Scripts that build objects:
— Begin —

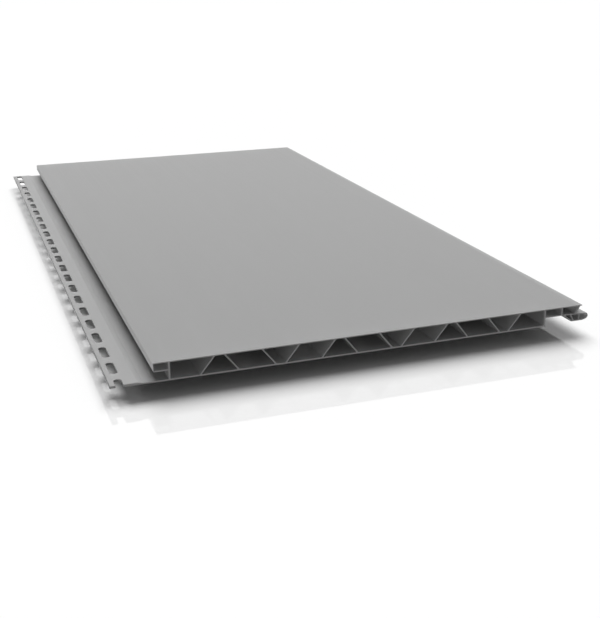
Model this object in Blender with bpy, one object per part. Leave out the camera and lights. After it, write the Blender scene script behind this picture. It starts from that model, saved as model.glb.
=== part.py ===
"""Interlocking PVC wall panel, one extruded profile cut to length.

The section is drawn in X and Z and extruded along Y. Section X runs from the left edge of the cover
(0) to its right edge, and Z runs up from the back of the panel (0) to the show face. The nailing fin
reaches out to the left of the cover and the tongue to the right.
"""
import math

import bmesh
import bpy
from mathutils import Vector

MM = 0.001

# Panel
PANEL_LENGTH = 628.0 * MM
COVER_WIDTH = 304.8 * MM
PANEL_THICKNESS = 12.7 * MM
FACE_SKIN = 0.7 * MM
BACK_SKIN = 1.0 * MM

# Truss webs between the skins, in pairs that lean together at the top and at the bottom in turn
WEB_THICKNESS = 0.75 * MM
WEB_PAIR_PITCH = 40.25 * MM
WEB_PAIR_NARROW = 6.0 * MM
WEB_PAIR_WIDE = 25.4 * MM
WEB_END_SPACE = 12.0 * MM

# Upright walls that close the truss at each side
UPRIGHT_THICKNESS = 1.2 * MM

# Groove on the left, under a shallow edge cell
GROOVE_DEPTH = 9.4 * MM
GROOVE_HEIGHT = 5.75 * MM
GROOVE_FLOOR = 0.9 * MM
EDGE_CELL_WALL = 0.5 * MM
EDGE_CELL_FLOOR = 0.85 * MM

# Nailing fin
FIN_REACH = 27.0 * MM
FIN_THICKNESS = 1.6 * MM
FIN_RAMP_AT = 6.5 * MM
FIN_RAMP_WIDTH = 3.5 * MM

# Screw slots in the fin, the first one cut open by the front end
SLOT_WIDTH = 5.0 * MM
SLOT_LENGTH = 19.05 * MM
SLOT_BRIDGE = 8.95 * MM
SLOT_EDGE_STRIP = 3.73 * MM

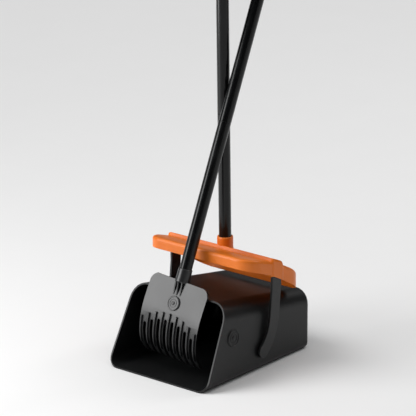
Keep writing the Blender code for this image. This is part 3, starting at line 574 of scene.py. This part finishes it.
def ring_wall(name, outer, inner, low, high, node_like):
    """A rectangular tube: outer and inner are (x0, x1, y0, y1)."""
    bm = bmesh.new()
    loops = []
    for (x0, x1, y0, y1), z in ((outer, low), (outer, high), (inner, high), (inner, low)):
        loops.append([bm.verts.new((x, y, z)) for x, y in ((x0, y0), (x1, y0), (x1, y1), (x0, y1))])
    for k in range(4):
        join_loops(bm, loops[k], loops[(k + 1) % 4])
    bmesh.ops.recalc_face_normals(bm, faces=bm.faces)
    return new_piece(name, bm, node_like)


SOCKET_FOOT, SOCKET_TOP, BORE = 149, 184.3, TUBE_R / MM + 0.3
FOOT = [(12.4, SOCKET_FOOT), (12.4, 164.5), (12.7, 163.2), (13.5, 161.6), (12.35, 166.5)]
LIP = [(12.35, 181.6), (12.1, 183.2), (11.3, 184.0), (10.6, SOCKET_TOP), (BORE, 183.9), (BORE, SOCKET_FOOT)]
spun("hood_socket", FOOT + LIP, Matrix.Translation((0, TUBE_Y, 0)), "hood")
SLEEVE_LOW, SLEEVE_TOP = 143 * MM, 155 * MM
SLEEVE_OUT, SLEEVE_IN = 12.8 * MM, 11.1 * MM       # half widths, outside and inside
for side, name in ((1, "right_arm_sleeve"), (-1, "left_arm_sleeve")):
    xs = sorted((side * (arm_low.x - 2.8 * MM), side * (arm_high.x + 0.4 * MM)))
    xi = sorted((side * (arm_low.x - 0.3 * MM), side * (arm_high.x + 0.35 * MM)))
    ring_wall(name, (xs[0], xs[1], SPINE_Y - SLEEVE_OUT, SPINE_Y + SLEEVE_OUT),
              (xi[0], xi[1], SPINE_Y - SLEEVE_IN, SPINE_Y + SLEEVE_IN), SLEEVE_LOW, SLEEVE_TOP, "hood")
print("socket top", SOCKET_TOP, "mm; sleeves round both arms")

# %% [markdown]
# The bin's side and the rake's plate each carry a plain round medallion. The solids hold the raised
# discs. We look for each disc's face with a ray, and set a raised ring and a low button on it.

# %% Rings on the two medallions
def on_face(node, start, way):
    """Where a ray meets a solid: a matrix with Z along the face's normal."""
    solid = NODES[node]
    bm = bmesh.new()
    bm.from_mesh(solid.data)
    bm.transform(solid.matrix_world)
    place, normal, *_ = BVHTree.FromBMesh(bm).ray_cast(Vector(start), Vector(way))
    bm.free()
    return Matrix.Translation(place) @ normal.to_track_quat("Z", "Y").to_matrix().to_4x4()


def medallion(name, node, start, way, radius):
    """A raised ring just inside the disc's edge, a finer ring, and a button in the middle."""
    place = on_face(node, start, way)
    for part, r, width, height in (("outer_ring", radius, 1.5, 0.7), ("inner_ring", radius * 0.62, 0.9, 0.5)):
        spun(f"{name}_{part}", [(r, -0.3), (r, height - 0.2), (r - 0.25, height), (r - width + 0.25, height),
                                (r - width, height - 0.2), (r - width, -0.3)], place, node)
    b = radius * 0.30
    spun(f"{name}_button", [(0, -0.3), (b, -0.3), (b, 0.3), (b - 0.4, 0.6), (0, 0.8)], place, node)


BESIDE_BIN = (200 * MM, -55.7 * MM, 68.9 * MM)         # level with each disc, clear of the solids
BEFORE_RAKE = (-2.2 * MM, -300 * MM, 109.5 * MM)
medallion("bin_medallion", "bin_shell", BESIDE_BIN, (-1, 0, 0), 12.6)
medallion("rake_medallion", "rake_head", BEFORE_RAKE, (0, 1, 0), 10.4)
print("medallions on the bin's side and the rake's plate")

# %% [markdown]
# ## Finishes on the other solids
#
# The tubes, grips, caps, couplers, screws and washers are turned shapes that the solids already
# hold well, so they keep their shape and only get their real finish.

# %% Finish the rest
done = {node for node, *_ in ROUNDED.values()} | {"hood"}
for node, obj in sorted(NODES.items()):
    if node in done:
        continue
    obj.data.materials.clear()
    obj.data.materials.append(SLOT_FINISH[SLOT_OF[node]])
print("finished", len(NODES) - len(done), "more solids")
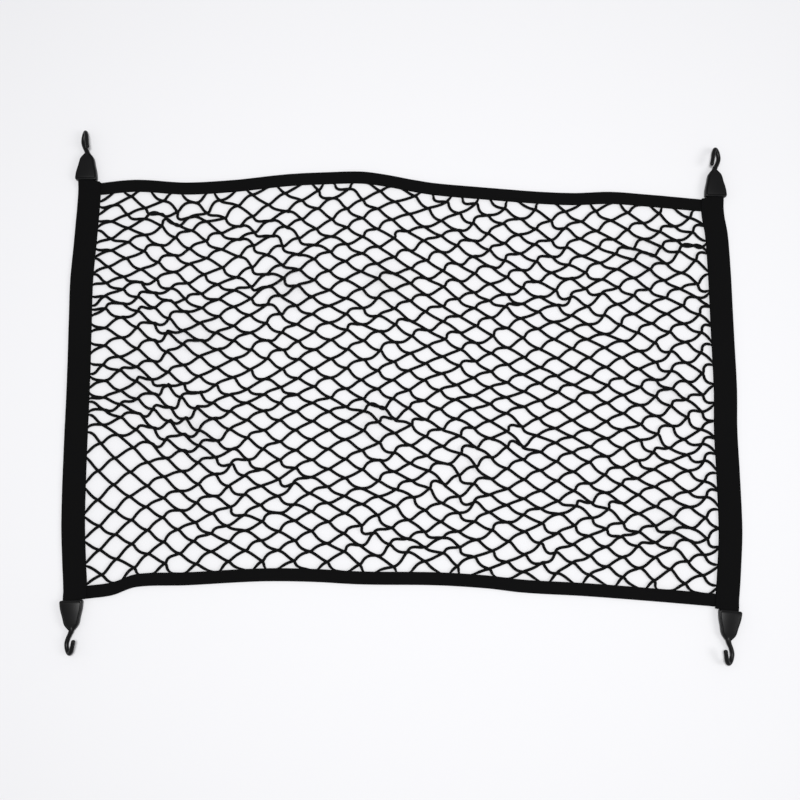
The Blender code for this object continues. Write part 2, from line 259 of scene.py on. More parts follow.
grain_group, grain_in, grain_out = new_group(
    "moulded_grain",
    [("Place", "Vector", None), ("Grains per metre", "Float", 1500.0)],
    [("Height", "Float", None)])
fine_grain = noise_node(grain_group, grain_in.outputs["Place"], grain_in.outputs["Grains per metre"],
                        GRAIN_DETAIL)
slow_swell = noise_node(grain_group, grain_in.outputs["Place"], SWELLS_PER_METRE, SWELL_DETAIL)
feed(grain_group, grain_out.inputs["Height"],
     math_node(grain_group, "MULTIPLY_ADD", slow_swell, SWELL_SHARE, fine_grain))
print("node groups:", [g.name for g in bpy.data.node_groups])

# %% [markdown]
# Each material starts the same way: patchy black by the place on the object, then a bump from its own
# relief. The numbers are what the photo shows: the webbing is a deep, flat black, the cord nearly the
# same, and the clips a dark grey with a soft shine.

# %% Start of a material
Finish = namedtuple("Finish", "deep faded patches specks roughness relief")
FINISHES = {
    "webbing": Finish((0.0008, 0.0008, 0.0009), (0.0026, 0.0026, 0.0028), 9.0, 1400.0, 0.85, 0.12),
    "cord": Finish((0.0012, 0.0012, 0.0013), (0.0030, 0.0030, 0.0032), 14.0, 1800.0, 0.80, 0.16),
    "plastic": Finish((0.0028, 0.0028, 0.0030), (0.0062, 0.0062, 0.0065), 45.0, 2600.0, 0.34, 0.02),
}


def start_material(name):
    """A black material with its fade in place and a bump node waiting for a height."""
    finish = FINISHES[name]
    material = bpy.data.materials.new("black_" + name)
    material.use_nodes = True
    tree = material.node_tree
    shader = tree.nodes["Principled BSDF"]
    shader.inputs["Roughness"].default_value = finish.roughness
    place = add_node(tree, "ShaderNodeTexCoord")
    fade = add_node(tree, "ShaderNodeGroup", node_tree=fade_group)
    fade.inputs["Deep"].default_value = (*finish.deep, 1.0)
    fade.inputs["Faded"].default_value = (*finish.faded, 1.0)
    fade.inputs["Patches per metre"].default_value = finish.patches
    fade.inputs["Specks per metre"].default_value = finish.specks
    bump = add_node(tree, "ShaderNodeBump")
    bump.inputs["Distance"].default_value = finish.relief * MM
    link_all(tree, [(place, "Object", fade, "Place"), (fade, "Colour", shader, "Base Color"),
                    (bump, "Normal", shader, "Normal")])
    return material, tree, shader, place, bump


def add_thread_relief(tree, bump, across_per_metre, along_per_metre, crossing, second_share):
    """Threads counted from the piece's own UV map: u is metres across or round, v metres along."""
    uv = add_node(tree, "ShaderNodeUVMap", uv_map="UVMap")
    parts = add_node(tree, "ShaderNodeSeparateXYZ")
    link_all(tree, [(uv, "UV", parts, "Vector")])
    across = math_node(tree, "MULTIPLY", parts.outputs["X"], across_per_metre)
    along = math_node(tree, "MULTIPLY", parts.outputs["Y"], along_per_metre)
    threads = add_node(tree, "ShaderNodeGroup", node_tree=thread_group)
    threads.inputs["Second share"].default_value = second_share
    if crossing:
        first, second = math_node(tree, "ADD", across, along), math_node(tree, "SUBTRACT", across, along)
    else:
        first, second = along, across
    feed(tree, threads.inputs["First threads"], first)
    feed(tree, threads.inputs["Second threads"], second)
    link_all(tree, [(threads, "Height", bump, "Height")])


# %% Webbing, cord and plastic
CORD_RADIUS = 1.75
BRAID_THREADS = 8
BRAID_STEP = 1.6
RIB_STEP = 1.1
WARP_STEP = 0.8
WARP_SHARE = 0.6
CLOTH_SHEEN = 0.02
CLOTH_SHEEN_ROUGHNESS = 0.5
CLOTH_GLOSS = 0.1
PLASTIC_GLOSS = 0.2

webbing, webbing_tree, webbing_shader, _, webbing_bump = start_material("webbing")
add_thread_relief(webbing_tree, webbing_bump, 1 / (WARP_STEP * MM), 1 / (RIB_STEP * MM), False, WARP_SHARE)
cord, cord_tree, cord_shader, _, cord_bump = start_material("cord")
round_the_cord = 2 * math.pi * CORD_RADIUS * MM
add_thread_relief(cord_tree, cord_bump, BRAID_THREADS / round_the_cord, 1 / (BRAID_STEP * MM), True, 1.0)
for cloth_shader in (webbing_shader, cord_shader):
    cloth_shader.inputs["Sheen Weight"].default_value = CLOTH_SHEEN
    cloth_shader.inputs["Sheen Roughness"].default_value = CLOTH_SHEEN_ROUGHNESS
    cloth_shader.inputs["Specular IOR Level"].default_value = CLOTH_GLOSS

plastic, plastic_tree, plastic_shader, plastic_place, plastic_bump = start_material("plastic")
plastic_shader.inputs["Specular IOR Level"].default_value = PLASTIC_GLOSS
grain = add_node(plastic_tree, "ShaderNodeGroup", node_tree=grain_group)
link_all(plastic_tree, [(plastic_place, "Object", grain, "Place"), (grain, "Height", plastic_bump, "Height")])
print("materials:", [m.name for m in (webbing, cord, plastic)])


# %% [markdown]
# ## The outline of the four bands
#
# The bands are sewn tape, and the net doesn't lie quite straight. Each outer edge is a short table of
# places along it, read through a smooth curve. The tables are the CAD's own, so the bands here lie where its
# solids are.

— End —

▶ _What you will do_
From the first line of the records above to the line that contains "EDGE_CELL_FLOOR = 0.85 * MM", quote each line exactly.

▶ _Result below_
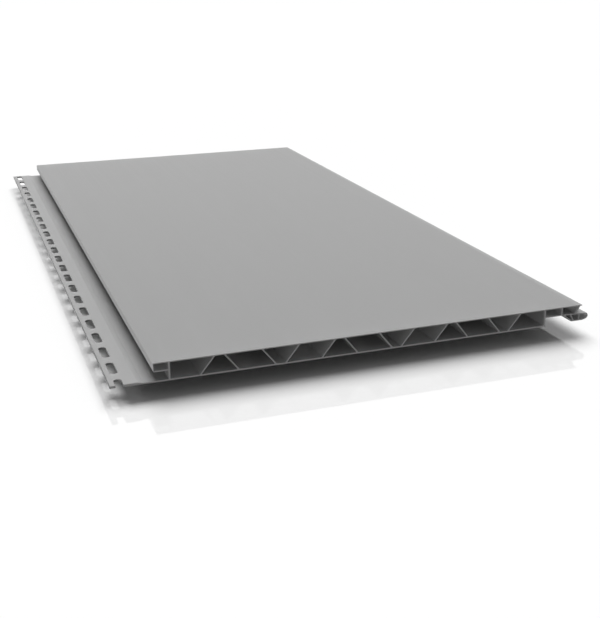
Model this object in Blender with bpy, one object per part. Leave out the camera and lights. After it, write the Blender scene script behind this picture. It starts from that model, saved as model.glb.
=== part.py ===
"""Interlocking PVC wall panel, one extruded profile cut to length.

The section is drawn in X and Z and extruded along Y. Section X runs from the left edge of the cover
(0) to its right edge, and Z runs up from the back of the panel (0) to the show face. The nailing fin
reaches out to the left of the cover and the tongue to the right.
"""
import math

import bmesh
import bpy
from mathutils import Vector

MM = 0.001

# Panel
PANEL_LENGTH = 628.0 * MM
COVER_WIDTH = 304.8 * MM
PANEL_THICKNESS = 12.7 * MM
FACE_SKIN = 0.7 * MM
BACK_SKIN = 1.0 * MM

# Truss webs between the skins, in pairs that lean together at the top and at the bottom in turn
WEB_THICKNESS = 0.75 * MM
WEB_PAIR_PITCH = 40.25 * MM
WEB_PAIR_NARROW = 6.0 * MM
WEB_PAIR_WIDE = 25.4 * MM
WEB_END_SPACE = 12.0 * MM

# Upright walls that close the truss at each side
UPRIGHT_THICKNESS = 1.2 * MM

# Groove on the left, under a shallow edge cell
GROOVE_DEPTH = 9.4 * MM
GROOVE_HEIGHT = 5.75 * MM
GROOVE_FLOOR = 0.9 * MM
EDGE_CELL_WALL = 0.5 * MM
EDGE_CELL_FLOOR = 0.85 * MM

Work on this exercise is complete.